Copy each entry as it stands, leaving nothing out.

===== Items =====

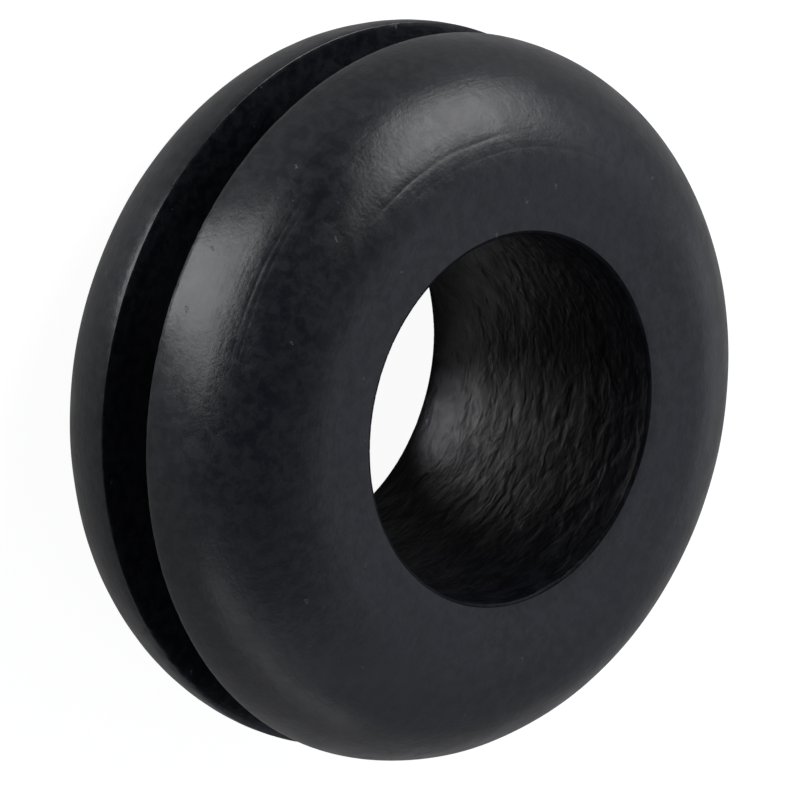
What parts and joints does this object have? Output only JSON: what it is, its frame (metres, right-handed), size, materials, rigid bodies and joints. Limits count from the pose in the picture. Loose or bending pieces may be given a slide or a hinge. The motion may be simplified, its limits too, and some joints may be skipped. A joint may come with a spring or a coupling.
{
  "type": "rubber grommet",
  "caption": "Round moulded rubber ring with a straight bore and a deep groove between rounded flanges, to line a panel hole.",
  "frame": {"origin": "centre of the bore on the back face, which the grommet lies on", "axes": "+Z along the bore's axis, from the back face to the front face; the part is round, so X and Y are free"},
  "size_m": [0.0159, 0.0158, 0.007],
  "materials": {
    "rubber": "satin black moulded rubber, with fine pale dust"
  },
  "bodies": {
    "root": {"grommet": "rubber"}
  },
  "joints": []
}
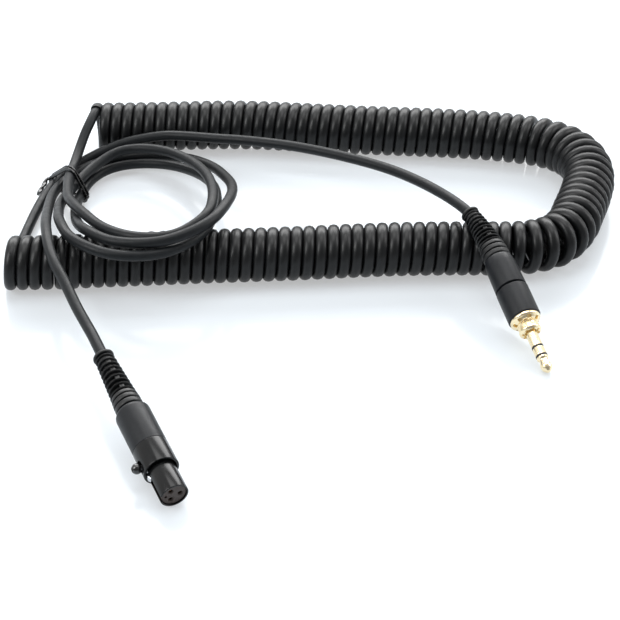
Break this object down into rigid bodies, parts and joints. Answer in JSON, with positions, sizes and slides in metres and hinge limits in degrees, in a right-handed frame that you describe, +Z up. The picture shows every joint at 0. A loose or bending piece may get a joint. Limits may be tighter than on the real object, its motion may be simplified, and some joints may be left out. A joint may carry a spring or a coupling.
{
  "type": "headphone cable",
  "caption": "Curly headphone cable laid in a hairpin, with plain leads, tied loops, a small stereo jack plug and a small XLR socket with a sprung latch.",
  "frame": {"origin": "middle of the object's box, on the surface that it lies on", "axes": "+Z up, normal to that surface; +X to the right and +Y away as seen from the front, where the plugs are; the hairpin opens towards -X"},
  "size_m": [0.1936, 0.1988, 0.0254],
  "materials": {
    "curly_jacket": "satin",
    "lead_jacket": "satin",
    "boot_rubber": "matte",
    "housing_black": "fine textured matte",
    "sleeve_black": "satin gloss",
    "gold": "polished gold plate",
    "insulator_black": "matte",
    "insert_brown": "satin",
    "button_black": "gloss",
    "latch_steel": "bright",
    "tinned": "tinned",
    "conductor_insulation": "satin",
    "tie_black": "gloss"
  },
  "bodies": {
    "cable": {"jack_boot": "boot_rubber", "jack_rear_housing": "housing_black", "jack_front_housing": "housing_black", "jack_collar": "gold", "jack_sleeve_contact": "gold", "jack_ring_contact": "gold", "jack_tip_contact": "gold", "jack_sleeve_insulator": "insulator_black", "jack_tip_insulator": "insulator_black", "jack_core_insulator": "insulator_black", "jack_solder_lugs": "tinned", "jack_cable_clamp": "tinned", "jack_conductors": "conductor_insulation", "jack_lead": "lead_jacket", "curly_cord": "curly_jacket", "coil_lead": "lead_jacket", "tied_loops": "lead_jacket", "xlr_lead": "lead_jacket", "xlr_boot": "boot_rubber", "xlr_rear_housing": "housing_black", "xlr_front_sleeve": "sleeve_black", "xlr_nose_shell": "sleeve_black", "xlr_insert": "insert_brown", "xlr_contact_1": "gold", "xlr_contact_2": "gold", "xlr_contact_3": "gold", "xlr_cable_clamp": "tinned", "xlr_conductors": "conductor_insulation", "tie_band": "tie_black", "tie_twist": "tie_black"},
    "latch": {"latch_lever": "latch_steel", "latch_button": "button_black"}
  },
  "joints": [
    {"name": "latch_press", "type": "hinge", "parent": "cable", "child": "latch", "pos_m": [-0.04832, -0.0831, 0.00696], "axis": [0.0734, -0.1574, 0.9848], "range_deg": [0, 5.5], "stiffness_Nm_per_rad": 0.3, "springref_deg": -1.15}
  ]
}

=====

- **Task solution**
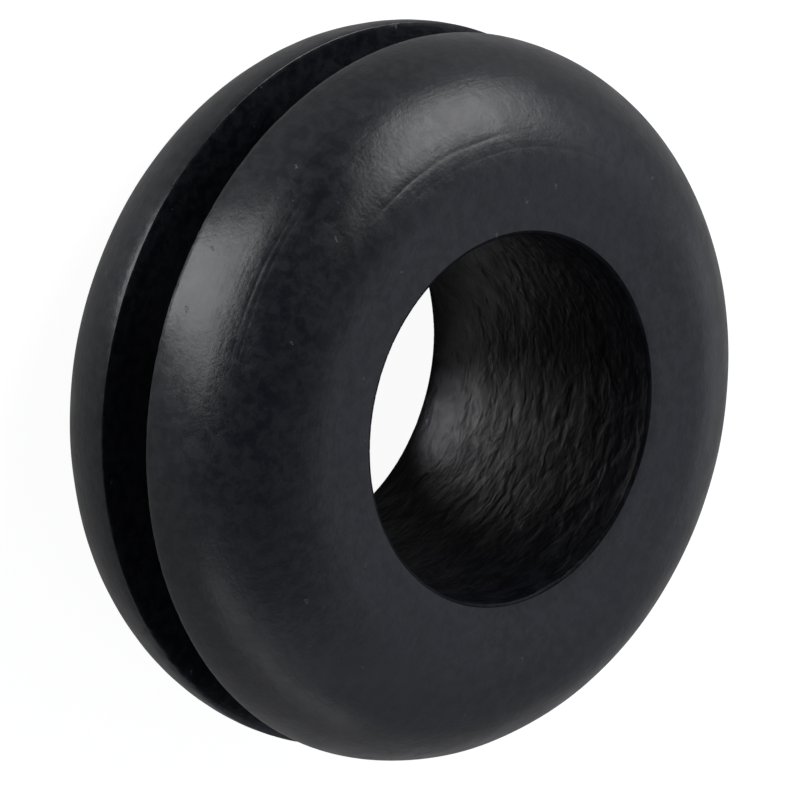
What parts and joints does this object have? Output only JSON: what it is, its frame (metres, right-handed), size, materials, rigid bodies and joints. Limits count from the pose in the picture. Loose or bending pieces may be given a slide or a hinge. The motion may be simplified, its limits too, and some joints may be skipped. A joint may come with a spring or a coupling.
{
  "type": "rubber grommet",
  "caption": "Round moulded rubber ring with a straight bore and a deep groove between rounded flanges, to line a panel hole.",
  "frame": {"origin": "centre of the bore on the back face, which the grommet lies on", "axes": "+Z along the bore's axis, from the back face to the front face; the part is round, so X and Y are free"},
  "size_m": [0.0159, 0.0158, 0.007],
  "materials": {
    "rubber": "satin black moulded rubber, with fine pale dust"
  },
  "bodies": {
    "root": {"grommet": "rubber"}
  },
  "joints": []
}
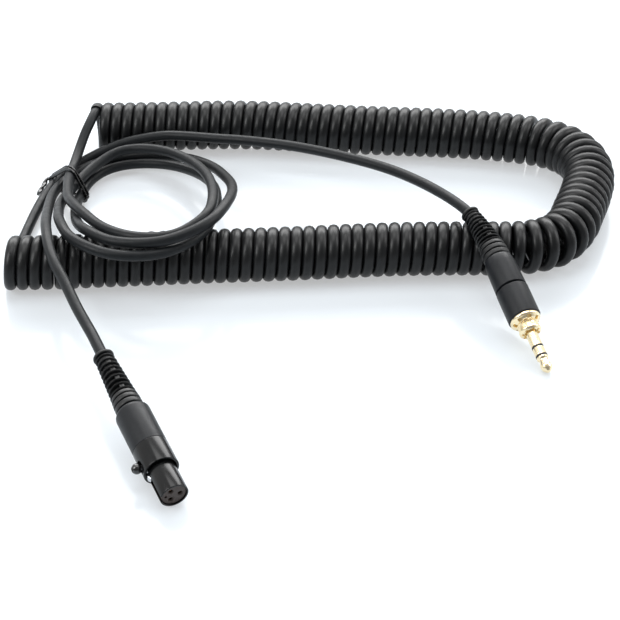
Break this object down into rigid bodies, parts and joints. Answer in JSON, with positions, sizes and slides in metres and hinge limits in degrees, in a right-handed frame that you describe, +Z up. The picture shows every joint at 0. A loose or bending piece may get a joint. Limits may be tighter than on the real object, its motion may be simplified, and some joints may be left out. A joint may carry a spring or a coupling.
{
  "type": "headphone cable",
  "caption": "Curly headphone cable laid in a hairpin, with plain leads, tied loops, a small stereo jack plug and a small XLR socket with a sprung latch.",
  "frame": {"origin": "middle of the object's box, on the surface that it lies on", "axes": "+Z up, normal to that surface; +X to the right and +Y away as seen from the front, where the plugs are; the hairpin opens towards -X"},
  "size_m": [0.1936, 0.1988, 0.0254],
  "materials": {
    "curly_jacket": "satin",
    "lead_jacket": "satin",
    "boot_rubber": "matte",
    "housing_black": "fine textured matte",
    "sleeve_black": "satin gloss",
    "gold": "polished gold plate",
    "insulator_black": "matte",
    "insert_brown": "satin",
    "button_black": "gloss",
    "latch_steel": "bright",
    "tinned": "tinned",
    "conductor_insulation": "satin",
    "tie_black": "gloss"
  },
  "bodies": {
    "cable": {"jack_boot": "boot_rubber", "jack_rear_housing": "housing_black", "jack_front_housing": "housing_black", "jack_collar": "gold", "jack_sleeve_contact": "gold", "jack_ring_contact": "gold", "jack_tip_contact": "gold", "jack_sleeve_insulator": "insulator_black", "jack_tip_insulator": "insulator_black", "jack_core_insulator": "insulator_black", "jack_solder_lugs": "tinned", "jack_cable_clamp": "tinned", "jack_conductors": "conductor_insulation", "jack_lead": "lead_jacket", "curly_cord": "curly_jacket", "coil_lead": "lead_jacket", "tied_loops": "lead_jacket", "xlr_lead": "lead_jacket", "xlr_boot": "boot_rubber", "xlr_rear_housing": "housing_black", "xlr_front_sleeve": "sleeve_black", "xlr_nose_shell": "sleeve_black", "xlr_insert": "insert_brown", "xlr_contact_1": "gold", "xlr_contact_2": "gold", "xlr_contact_3": "gold", "xlr_cable_clamp": "tinned", "xlr_conductors": "conductor_insulation", "tie_band": "tie_black", "tie_twist": "tie_black"},
    "latch": {"latch_lever": "latch_steel", "latch_button": "button_black"}
  },
  "joints": [
    {"name": "latch_press", "type": "hinge", "parent": "cable", "child": "latch", "pos_m": [-0.04832, -0.0831, 0.00696], "axis": [0.0734, -0.1574, 0.9848], "range_deg": [0, 5.5], "stiffness_Nm_per_rad": 0.3, "springref_deg": -1.15}
  ]
}